start DATASET ROWS
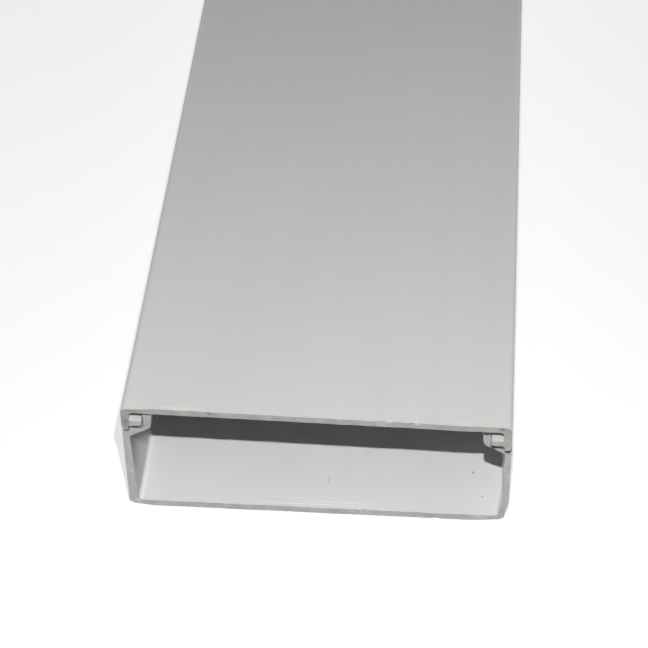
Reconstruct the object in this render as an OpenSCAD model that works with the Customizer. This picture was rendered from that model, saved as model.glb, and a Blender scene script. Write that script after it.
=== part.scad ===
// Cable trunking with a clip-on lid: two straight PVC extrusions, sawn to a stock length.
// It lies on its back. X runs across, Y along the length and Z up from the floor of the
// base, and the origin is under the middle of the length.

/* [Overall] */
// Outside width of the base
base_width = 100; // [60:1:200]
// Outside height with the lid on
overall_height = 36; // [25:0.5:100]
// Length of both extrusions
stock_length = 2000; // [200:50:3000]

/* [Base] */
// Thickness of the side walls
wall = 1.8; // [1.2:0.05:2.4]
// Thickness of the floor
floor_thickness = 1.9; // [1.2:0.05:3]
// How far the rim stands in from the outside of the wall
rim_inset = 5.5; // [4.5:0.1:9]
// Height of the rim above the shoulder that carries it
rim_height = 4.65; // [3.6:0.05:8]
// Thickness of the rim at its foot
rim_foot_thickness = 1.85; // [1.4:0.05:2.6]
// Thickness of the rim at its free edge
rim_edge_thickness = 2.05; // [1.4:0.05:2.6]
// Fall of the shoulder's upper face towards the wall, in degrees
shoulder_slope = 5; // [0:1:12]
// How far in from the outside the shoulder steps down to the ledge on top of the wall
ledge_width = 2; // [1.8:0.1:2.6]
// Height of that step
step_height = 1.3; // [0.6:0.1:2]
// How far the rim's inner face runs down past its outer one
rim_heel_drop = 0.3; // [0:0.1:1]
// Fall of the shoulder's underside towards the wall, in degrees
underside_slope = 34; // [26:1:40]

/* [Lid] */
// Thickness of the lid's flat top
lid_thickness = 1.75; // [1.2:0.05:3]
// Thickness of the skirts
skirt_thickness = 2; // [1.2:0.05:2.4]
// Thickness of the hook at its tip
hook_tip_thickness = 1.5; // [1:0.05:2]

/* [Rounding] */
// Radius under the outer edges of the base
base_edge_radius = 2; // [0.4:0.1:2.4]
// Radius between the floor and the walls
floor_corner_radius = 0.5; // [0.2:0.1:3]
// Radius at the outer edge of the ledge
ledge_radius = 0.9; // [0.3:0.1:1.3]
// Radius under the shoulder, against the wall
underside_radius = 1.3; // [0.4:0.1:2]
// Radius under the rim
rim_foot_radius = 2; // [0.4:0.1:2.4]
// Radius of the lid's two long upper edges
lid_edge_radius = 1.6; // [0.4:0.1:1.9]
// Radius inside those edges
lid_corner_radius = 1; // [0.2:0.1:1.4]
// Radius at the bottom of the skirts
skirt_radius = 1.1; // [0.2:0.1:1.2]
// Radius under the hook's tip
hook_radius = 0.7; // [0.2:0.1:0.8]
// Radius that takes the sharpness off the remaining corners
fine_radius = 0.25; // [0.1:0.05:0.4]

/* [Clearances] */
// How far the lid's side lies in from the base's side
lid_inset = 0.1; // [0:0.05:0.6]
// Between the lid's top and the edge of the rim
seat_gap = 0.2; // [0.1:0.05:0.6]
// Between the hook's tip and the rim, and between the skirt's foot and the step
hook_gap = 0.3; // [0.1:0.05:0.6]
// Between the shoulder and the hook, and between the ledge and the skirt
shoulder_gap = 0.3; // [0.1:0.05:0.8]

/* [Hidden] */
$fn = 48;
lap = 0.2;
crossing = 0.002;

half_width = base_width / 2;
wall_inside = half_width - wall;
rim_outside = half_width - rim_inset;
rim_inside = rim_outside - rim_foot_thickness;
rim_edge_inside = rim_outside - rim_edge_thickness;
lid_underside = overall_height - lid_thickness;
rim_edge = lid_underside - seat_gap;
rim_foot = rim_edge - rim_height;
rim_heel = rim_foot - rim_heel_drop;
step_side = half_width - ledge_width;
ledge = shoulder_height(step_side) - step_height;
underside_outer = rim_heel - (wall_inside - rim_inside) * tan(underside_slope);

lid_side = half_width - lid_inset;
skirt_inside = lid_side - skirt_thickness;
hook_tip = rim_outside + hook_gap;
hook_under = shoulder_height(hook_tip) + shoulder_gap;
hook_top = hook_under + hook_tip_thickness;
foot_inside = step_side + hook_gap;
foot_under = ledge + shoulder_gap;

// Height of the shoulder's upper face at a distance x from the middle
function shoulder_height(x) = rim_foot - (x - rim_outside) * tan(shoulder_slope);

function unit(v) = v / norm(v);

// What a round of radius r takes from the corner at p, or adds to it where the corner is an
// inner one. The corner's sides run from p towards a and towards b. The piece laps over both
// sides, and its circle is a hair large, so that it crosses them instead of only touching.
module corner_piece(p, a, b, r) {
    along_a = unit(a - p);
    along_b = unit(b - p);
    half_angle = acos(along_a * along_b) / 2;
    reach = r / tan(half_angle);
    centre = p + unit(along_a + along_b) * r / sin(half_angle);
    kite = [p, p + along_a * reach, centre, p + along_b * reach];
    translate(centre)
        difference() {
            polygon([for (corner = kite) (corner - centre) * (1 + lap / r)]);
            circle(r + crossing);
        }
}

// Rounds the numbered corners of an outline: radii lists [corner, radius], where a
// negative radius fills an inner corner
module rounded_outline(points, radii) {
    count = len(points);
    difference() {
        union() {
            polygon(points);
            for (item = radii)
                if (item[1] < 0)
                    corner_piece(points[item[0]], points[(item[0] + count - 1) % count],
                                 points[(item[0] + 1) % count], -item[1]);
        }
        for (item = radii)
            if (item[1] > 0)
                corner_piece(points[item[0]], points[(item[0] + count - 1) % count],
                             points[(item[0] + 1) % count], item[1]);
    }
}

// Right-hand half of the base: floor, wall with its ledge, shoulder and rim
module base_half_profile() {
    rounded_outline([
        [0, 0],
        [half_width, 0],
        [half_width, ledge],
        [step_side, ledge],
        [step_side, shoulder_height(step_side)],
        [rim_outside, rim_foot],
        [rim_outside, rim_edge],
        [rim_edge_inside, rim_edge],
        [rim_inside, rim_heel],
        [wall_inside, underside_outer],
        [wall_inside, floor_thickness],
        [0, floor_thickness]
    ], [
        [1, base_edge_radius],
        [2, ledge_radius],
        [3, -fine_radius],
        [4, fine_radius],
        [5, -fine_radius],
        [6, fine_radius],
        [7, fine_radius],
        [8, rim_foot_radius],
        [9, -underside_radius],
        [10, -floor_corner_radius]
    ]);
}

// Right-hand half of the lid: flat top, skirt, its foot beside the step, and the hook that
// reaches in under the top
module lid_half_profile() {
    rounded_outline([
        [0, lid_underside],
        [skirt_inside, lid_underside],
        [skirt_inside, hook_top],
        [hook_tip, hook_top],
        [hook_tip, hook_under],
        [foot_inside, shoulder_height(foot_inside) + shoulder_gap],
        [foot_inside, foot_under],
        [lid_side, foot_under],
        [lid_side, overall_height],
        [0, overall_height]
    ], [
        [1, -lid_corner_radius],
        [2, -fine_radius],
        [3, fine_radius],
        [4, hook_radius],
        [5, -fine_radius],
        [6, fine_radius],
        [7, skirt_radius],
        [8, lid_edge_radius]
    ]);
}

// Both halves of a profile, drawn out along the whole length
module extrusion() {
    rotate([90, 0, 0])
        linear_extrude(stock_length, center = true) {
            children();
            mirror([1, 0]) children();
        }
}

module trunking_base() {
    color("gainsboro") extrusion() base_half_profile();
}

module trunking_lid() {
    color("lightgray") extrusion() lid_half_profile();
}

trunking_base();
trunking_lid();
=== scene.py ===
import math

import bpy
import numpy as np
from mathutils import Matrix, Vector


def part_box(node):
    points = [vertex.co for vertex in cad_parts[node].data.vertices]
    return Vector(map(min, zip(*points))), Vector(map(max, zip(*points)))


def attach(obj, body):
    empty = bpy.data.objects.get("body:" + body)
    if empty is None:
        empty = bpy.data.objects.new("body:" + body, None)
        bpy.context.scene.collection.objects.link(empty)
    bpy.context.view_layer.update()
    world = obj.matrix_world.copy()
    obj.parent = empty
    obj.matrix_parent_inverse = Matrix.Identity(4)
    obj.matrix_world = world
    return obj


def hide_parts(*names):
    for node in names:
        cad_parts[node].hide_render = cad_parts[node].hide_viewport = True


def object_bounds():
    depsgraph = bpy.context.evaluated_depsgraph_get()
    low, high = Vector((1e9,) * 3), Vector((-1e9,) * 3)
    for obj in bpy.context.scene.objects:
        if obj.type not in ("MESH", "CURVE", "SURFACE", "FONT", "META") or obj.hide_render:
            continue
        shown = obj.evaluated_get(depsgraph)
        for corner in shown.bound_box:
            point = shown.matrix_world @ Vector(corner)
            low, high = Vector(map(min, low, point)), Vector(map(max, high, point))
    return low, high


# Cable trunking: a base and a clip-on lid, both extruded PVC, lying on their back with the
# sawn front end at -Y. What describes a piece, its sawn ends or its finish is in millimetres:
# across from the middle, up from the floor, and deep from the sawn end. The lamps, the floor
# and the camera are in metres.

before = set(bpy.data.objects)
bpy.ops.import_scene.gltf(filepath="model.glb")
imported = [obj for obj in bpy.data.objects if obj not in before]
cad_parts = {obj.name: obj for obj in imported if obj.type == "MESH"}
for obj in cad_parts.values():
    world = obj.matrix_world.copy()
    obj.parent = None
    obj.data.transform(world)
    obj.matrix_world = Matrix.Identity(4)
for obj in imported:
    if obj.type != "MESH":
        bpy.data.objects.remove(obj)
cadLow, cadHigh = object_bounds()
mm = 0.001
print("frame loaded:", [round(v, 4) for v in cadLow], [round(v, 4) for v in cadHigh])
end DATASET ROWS
start DATASET ROWS
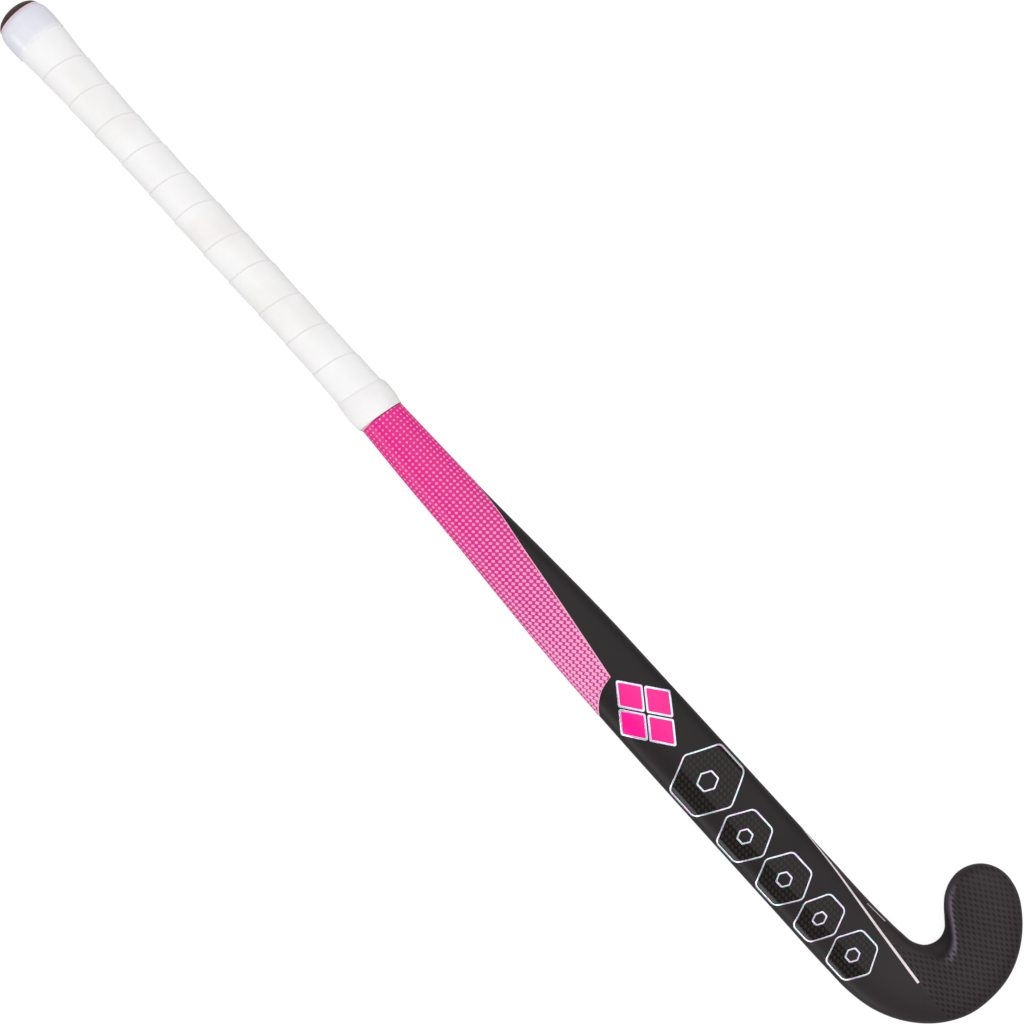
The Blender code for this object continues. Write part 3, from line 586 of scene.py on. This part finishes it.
end DATASET ROWS
Retype, word for word, every line from the line with "the whole length" to the line with "low, high = Vector((1e9,)", inclusive. Add nothing.

// Both halves of a profile, drawn out along the whole length
module extrusion() {
    rotate([90, 0, 0])
        linear_extrude(stock_length, center = true) {
            children();
            mirror([1, 0]) children();
        }
}

module trunking_base() {
    color("gainsboro") extrusion() base_half_profile();
}

module trunking_lid() {
    color("lightgray") extrusion() lid_half_profile();
}

trunking_base();
trunking_lid();
=== scene.py ===
import math

import bpy
import numpy as np
from mathutils import Matrix, Vector


def part_box(node):
    points = [vertex.co for vertex in cad_parts[node].data.vertices]
    return Vector(map(min, zip(*points))), Vector(map(max, zip(*points)))


def attach(obj, body):
    empty = bpy.data.objects.get("body:" + body)
    if empty is None:
        empty = bpy.data.objects.new("body:" + body, None)
        bpy.context.scene.collection.objects.link(empty)
    bpy.context.view_layer.update()
    world = obj.matrix_world.copy()
    obj.parent = empty
    obj.matrix_parent_inverse = Matrix.Identity(4)
    obj.matrix_world = world
    return obj


def hide_parts(*names):
    for node in names:
        cad_parts[node].hide_render = cad_parts[node].hide_viewport = True


def object_bounds():
    depsgraph = bpy.context.evaluated_depsgraph_get()
    low, high = Vector((1e9,) * 3), Vector((-1e9,) * 3)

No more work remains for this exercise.